The tower’s flaws were well-documented. An engineering report that was part of a county-mandated 40-year recertification identified “major structural damage” linked to waterproofing issues around the swimming pool deck and the parking garage, and “severely deteriorating” concrete throughout the building, including in load-bearing areas.

“You know when a building is in bad shape,” said Maria Acosta, who lives in a nearby oceanfront condo tower. She said on her visits to see friends at Champlain Towers South, she noticed peeling paint and cracked walls, as well as the leaky swimming pool.

Ms. Acosta was asleep the night of the collapse when she was awakened by a loud slam that sounded like the thumping from a construction site. Her cousin burst into her room, saying the building down the street had fallen down.

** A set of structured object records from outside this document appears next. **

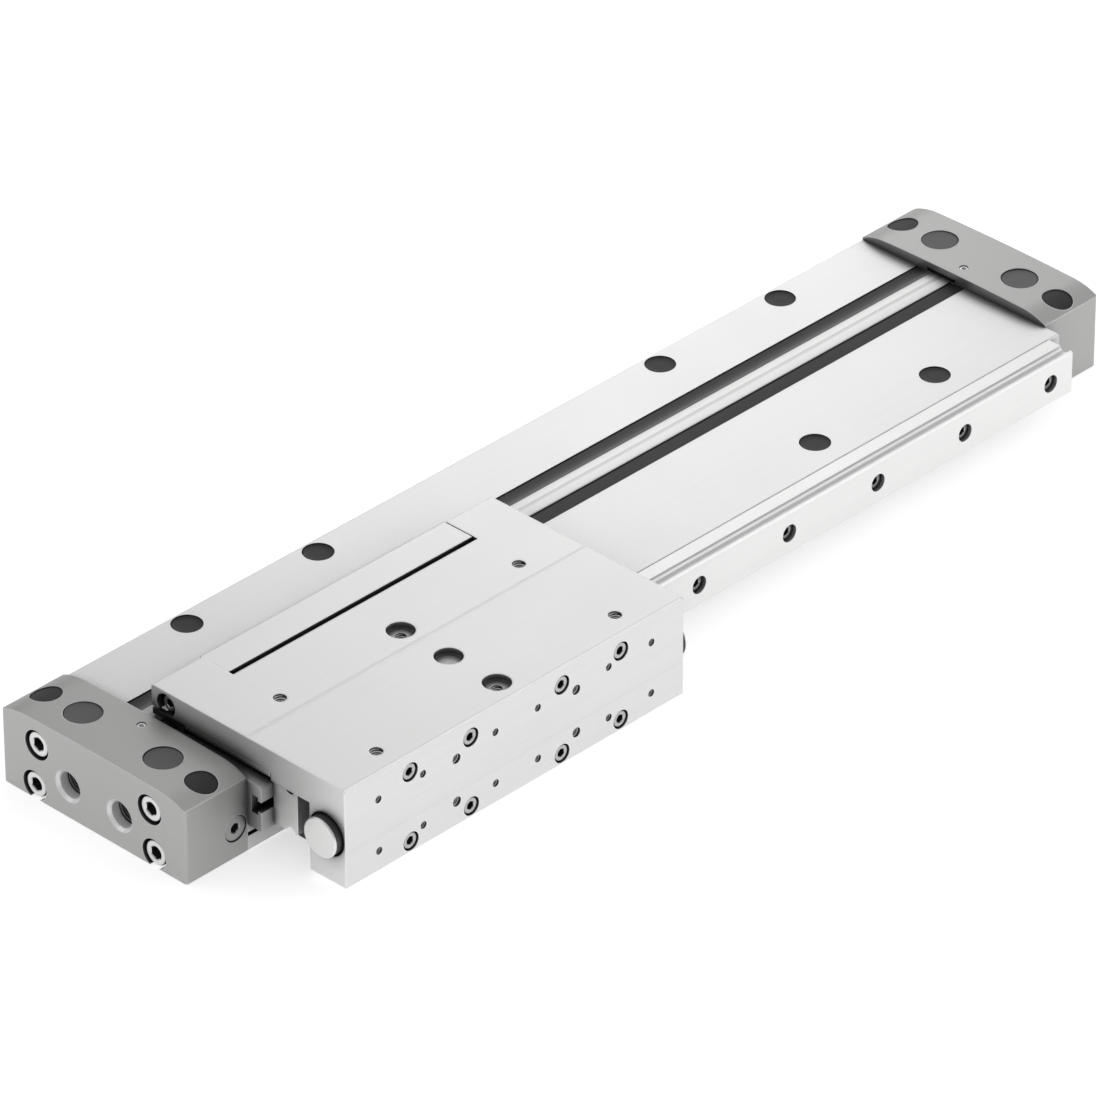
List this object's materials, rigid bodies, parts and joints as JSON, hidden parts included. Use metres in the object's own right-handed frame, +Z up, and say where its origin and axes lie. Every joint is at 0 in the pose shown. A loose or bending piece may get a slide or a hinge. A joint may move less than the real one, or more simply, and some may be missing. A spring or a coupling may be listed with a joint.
{
  "type": "pneumatic linear drive",
  "caption": "Flat rodless pneumatic drive: a slotted barrel between arched end caps, and a carriage on a rail at its side",
  "frame": {"origin": "middle of the bottom face, between the two rows of mounting holes", "axes": "+X along the stroke, away from the cap with the air ports; +Y across, away from the guide rail; +Z up, away from the mounting face"},
  "size_m": [0.4, 0.1147, 0.0363],
  "materials": {
    "light_anodised_aluminium": "fine matt natural anodising",
    "grey_cast_aluminium": "matt grey coating",
    "bright_steel": "bright zinc plating",
    "ground_steel": "ground",
    "black_plastic": "moulded, matt",
    "seal_rubber": "smooth",
    "grey_plug": "moulded, matt",
    "cover_band": "satin",
    "magnet": "plain"
  },
  "bodies": {
    "base": {"barrel": "light_anodised_aluminium", "near_end_cap": "grey_cast_aluminium", "far_end_cap": "grey_cast_aluminium", "near_cap_screws": "bright_steel", "far_cap_screws": "bright_steel", "cap_seals": "seal_rubber", "end_buffers": "seal_rubber", "barrel_hole_covers": "black_plastic", "cap_hole_covers": "black_plastic", "passage_plugs": "grey_plug", "side_port_plugs": "bright_steel", "band_clamps": "bright_steel", "clamp_screws": "bright_steel", "band_strips": "black_plastic", "outer_band": "cover_band", "inner_band": "cover_band", "guide_rail": "ground_steel", "rail_screws": "bright_steel", "rail_nuts": "bright_steel"},
    "carriage": {"carriage_body": "light_anodised_aluminium", "driver": "light_anodised_aluminium", "driver_screws": "bright_steel", "driver_pins": "bright_steel", "piston_yoke": "grey_cast_aluminium", "near_piston": "black_plastic", "far_piston": "black_plastic", "piston_seals": "seal_rubber", "guide_rings": "black_plastic", "piston_magnets": "magnet", "near_bearing_block": "ground_steel", "far_bearing_block": "ground_steel", "block_end_caps": "black_plastic", "block_seals": "seal_rubber", "block_screws": "bright_steel", "stop_pads": "bright_steel", "band_wipers": "black_plastic"}
  },
  "joints": [
    {"name": "carriage_slide", "type": "slide", "parent": "base", "child": "carriage", "axis": [1, 0, 0], "range_m": [0, 0.2], "deforming": ["outer_band", "inner_band"]}
  ]
}
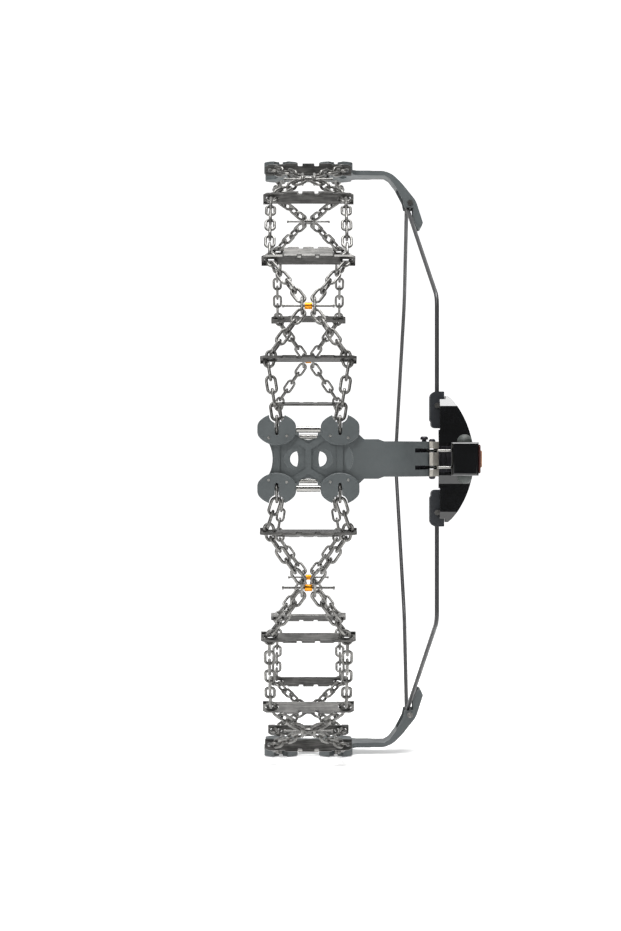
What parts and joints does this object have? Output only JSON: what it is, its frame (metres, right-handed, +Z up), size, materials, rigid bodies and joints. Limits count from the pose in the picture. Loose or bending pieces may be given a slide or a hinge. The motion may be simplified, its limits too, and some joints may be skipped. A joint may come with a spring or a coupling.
{
  "type": "tire snow chain",
  "caption": "Externally mounted tyre chain: ladder net with toothed bars, plates with arms over the shoulder, rods and a ratchet tensioner.",
  "frame": {"origin": "on the wheel's axis, at the middle of the chain net's width", "axes": "+X along the wheel's axis towards the wheel's outer side, +Z up, -Y towards the tensioner"},
  "size_m": [0.2393, 0.7146, 0.7146],
  "materials": {
    "chain_steel": "zinc plated, worn",
    "bar_steel": "hardened and plated",
    "plate_grey": "satin grey coating",
    "pin_steel": "turned",
    "rivet_steel": "bright domed heads",
    "sleeve_steel": "polished",
    "brass_spacer": "turned",
    "rod_black": "black powder coat",
    "crosspiece_metal": "satin",
    "knob_steel": "satin",
    "gloss_black": "polished",
    "block_slate": "moulded",
    "frame_black": "black coat",
    "cap_brown": "moulded",
    "button_peach": "moulded",
    "knob_grey": "textured",
    "strap_black": "moulded"
  },
  "bodies": {
    "net": {"anchor_pins": "pin_steel", "anchor_sleeves": "sleeve_steel", "arm_crosspiece": "crosspiece_metal", "arm_studs": "knob_steel", "back_rod_lower": "rod_black", "back_rod_upper": "rod_black", "bracket_pins": "pin_steel", "chain_inner_back_bottom": "chain_steel", "chain_inner_bottom_front": "chain_steel", "chain_inner_front_top": "chain_steel", "chain_inner_top_back": "chain_steel", "chain_outer_back_bottom": "chain_steel", "chain_outer_bottom_front": "chain_steel", "chain_outer_front_top": "chain_steel", "chain_outer_top_back": "chain_steel", "cover_rivets": "rivet_steel", "cross_pins": "pin_steel", "cross_spacers_brass": "brass_spacer", "cross_spacers_steel": "pin_steel", "grip_bar_back_bottom_1": "bar_steel", "grip_bar_back_bottom_2": "bar_steel", "grip_bar_back_bottom_3": "bar_steel", "grip_bar_back_bottom_4": "bar_steel", "grip_bar_bottom_front_1": "bar_steel", "grip_bar_bottom_front_2": "bar_steel", "grip_bar_bottom_front_3": "bar_steel", "grip_bar_bottom_front_4": "bar_steel", "grip_bar_front_top_1": "bar_steel", "grip_bar_front_top_2": "bar_steel", "grip_bar_front_top_3": "bar_steel", "grip_bar_front_top_4": "bar_steel", "grip_bar_top_back_1": "bar_steel", "grip_bar_top_back_2": "bar_steel", "grip_bar_top_back_3": "bar_steel", "grip_bar_top_back_4": "bar_steel", "slot_covers": "plate_grey", "traction_plate_back": "plate_grey", "traction_plate_bottom": "plate_grey", "traction_plate_front": "plate_grey", "traction_plate_top": "plate_grey"},
    "tensioner": {"guide_pins": "sleeve_steel", "guide_slider": "frame_black", "bow": "gloss_black", "block_screws": "pin_steel", "ratchet_frame": "frame_black", "pawl_pin": "pin_steel"},
    "upper_link": {"end_block_upper": "block_slate", "front_rod_upper": "rod_black"},
    "lower_link": {"end_block_lower": "block_slate", "front_rod_lower": "rod_black"},
    "lever": {"ratchet_lever": "gloss_black", "lever_cap": "cap_brown"},
    "button": {"release_button": "button_peach"},
    "drum": {"strap_drum": "pin_steel", "drum_axle": "pin_steel", "axle_knobs": "knob_grey"},
    "pawl": {"pawl": "pin_steel"},
    "strap": {"tension_strap": "strap_black"},
    "adapter": {"bolt_adapter": "frame_black"},
    "locking_knob": {"locking_knob": "knob_steel"}
  },
  "joints": [
    {"name": "tensioner_slide", "type": "slide", "parent": "net", "child": "tensioner", "axis": [1, 0, 0], "range_m": [-0.006, 0.004]},
    {"name": "upper_link_pivot", "type": "hinge", "parent": "tensioner", "child": "upper_link", "pos_m": [0.142, -0.2215, 0.059], "axis": [0, 1, 0], "range_deg": [-1, 1.5]},
    {"name": "lower_link_pivot", "type": "hinge", "parent": "tensioner", "child": "lower_link", "pos_m": [0.142, -0.2215, -0.059], "axis": [0, 1, 0], "range_deg": [-1.5, 1]},
    {"name": "lever_pivot", "type": "hinge", "parent": "tensioner", "child": "lever", "pos_m": [0.1698, -0.262, 0], "axis": [0, 0, 1], "range_deg": [0, 90]},
    {"name": "release_button_press", "type": "slide", "parent": "lever", "child": "button", "axis": [-1, 0, 0], "range_m": [0, 0.002], "stiffness_N_per_m": 800},
    {"name": "drum_turn", "type": "hinge", "parent": "tensioner", "child": "drum", "pos_m": [0.1698, -0.262, 0], "axis": [0, 0, 1], "range_deg": [-150, 0]},
    {"name": "strap_feed", "type": "slide", "parent": "tensioner", "child": "strap", "axis": [0, 1, 0], "range_m": [0, 0.02356]},
    {"name": "pawl_pivot", "type": "hinge", "parent": "tensioner", "child": "pawl", "pos_m": [0.174, -0.2758, 0], "axis": [0, 0, 1], "range_deg": [0, 14], "stiffness_Nm_per_rad": 0.02},
    {"name": "adapter_swivel", "type": "hinge", "parent": "strap", "child": "adapter", "pos_m": [0.15, -0.05715, 0], "axis": [1, 0, 0], "continuous": true},
    {"name": "locking_knob_pull", "type": "slide", "parent": "net", "child": "locking_knob", "axis": [0, 0, 1], "range_m": [0, 0.005], "stiffness_N_per_m": 400}
  ],
  "couplings": [
    {"joint": "upper_link_pivot", "follows": "tensioner_slide", "rad_per_m": -3.9841},
    {"joint": "lower_link_pivot", "follows": "tensioner_slide", "rad_per_m": 3.9841},
    {"joint": "drum_turn", "follows": "strap_feed", "rad_per_m": -111.11}
  ]
}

“I said, ‘Buildings don’t just fall down,’” Ms. Acosta said. But soon afterward, “my phone started blowing up with people asking if I was okay.”

Within days, Ms. Acosta said, her own building was swarming with inspectors and engineers. The monthly maintenance fee for her unit doubled almost immediately, from about US$500 to US$1,000. The commotion was so chaotic, she moved to her mother’s house a few miles away until things calmed down.

Now back in her oceanfront unit, she believes whatever remedial measures have been taken are adequate.

“I do feel safe now,” she said. “I know that our building is in better shape.”

In the meantime, a judge recently approved a plan to sell the Champlain Towers South property for US$120-million, a decision that angered some victims’ families, who are hoping to have a memorial erected on the site.

Sadly, Mr. Baine said, he wasn’t surprised: “It’s all about the money.”